GOAL OF THE EXERCISE:
Write out each line beneath this one exactly as it reads.

DATA PROVIDED:
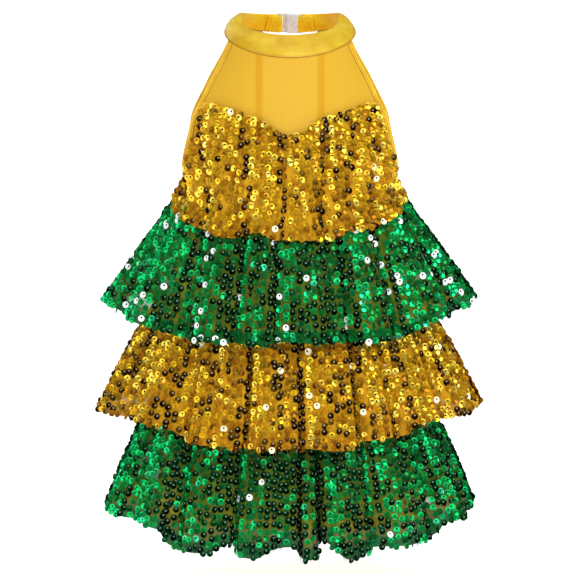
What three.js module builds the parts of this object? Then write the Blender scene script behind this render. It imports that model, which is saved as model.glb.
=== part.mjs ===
// A child's halter-neck dance dress: a satin collar with a clasp at the back, a sheer yoke, and four gathered
// tiers of sequined net over an A-line slip. Millimetres, +Z up. The front faces -Y, and the origin is the
// centre of the neck opening. Angles are in degrees round the dress, 0 at the front and 90 at the +X side.
import * as THREE from 'three';

// Cloth and gaps
const CLOTH = 1.2; // wall of the yoke, the slip and the bindings
const NET = 1.8; // wall of a tier, measured level
const SATIN = 2.6; // wall of the folded collar band, measured level
const SEAM_GAP = 0.3;
const LAYER_GAP = 0.6;

// The body of the dress: level ellipses from the neck down to the hem of the slip
const BODY = [
  { z: 8, halfWidth: 57, halfDepth: 52.5 },
  { z: -4, halfWidth: 64.5, halfDepth: 55 },
  { z: -20, halfWidth: 74, halfDepth: 58.5 },
  { z: -50, halfWidth: 95, halfDepth: 64 },
  { z: -90, halfWidth: 112.5, halfDepth: 72 },
  { z: -120, halfWidth: 109, halfDepth: 76 },
  { z: -149, halfWidth: 99.5, halfDepth: 78 },
  { z: -250, halfWidth: 111.5, halfDepth: 83 },
  { z: -350, halfWidth: 117, halfDepth: 88 },
  { z: -475, halfWidth: 125, halfDepth: 95 },
];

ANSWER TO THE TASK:
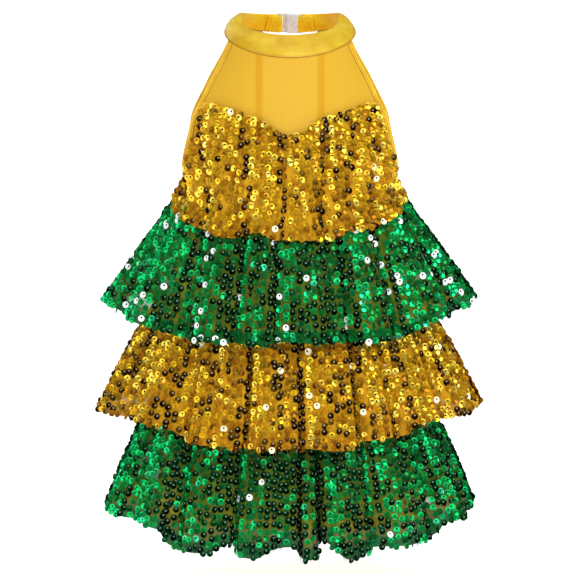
What three.js module builds the parts of this object? Then write the Blender scene script behind this render. It imports that model, which is saved as model.glb.
=== part.mjs ===
// A child's halter-neck dance dress: a satin collar with a clasp at the back, a sheer yoke, and four gathered
// tiers of sequined net over an A-line slip. Millimetres, +Z up. The front faces -Y, and the origin is the
// centre of the neck opening. Angles are in degrees round the dress, 0 at the front and 90 at the +X side.
import * as THREE from 'three';

// Cloth and gaps
const CLOTH = 1.2; // wall of the yoke, the slip and the bindings
const NET = 1.8; // wall of a tier, measured level
const SATIN = 2.6; // wall of the folded collar band, measured level
const SEAM_GAP = 0.3;
const LAYER_GAP = 0.6;

// The body of the dress: level ellipses from the neck down to the hem of the slip
const BODY = [
  { z: 8, halfWidth: 57, halfDepth: 52.5 },
  { z: -4, halfWidth: 64.5, halfDepth: 55 },
  { z: -20, halfWidth: 74, halfDepth: 58.5 },
  { z: -50, halfWidth: 95, halfDepth: 64 },
  { z: -90, halfWidth: 112.5, halfDepth: 72 },
  { z: -120, halfWidth: 109, halfDepth: 76 },
  { z: -149, halfWidth: 99.5, halfDepth: 78 },
  { z: -250, halfWidth: 111.5, halfDepth: 83 },
  { z: -350, halfWidth: 117, halfDepth: 88 },
  { z: -475, halfWidth: 125, halfDepth: 95 },
];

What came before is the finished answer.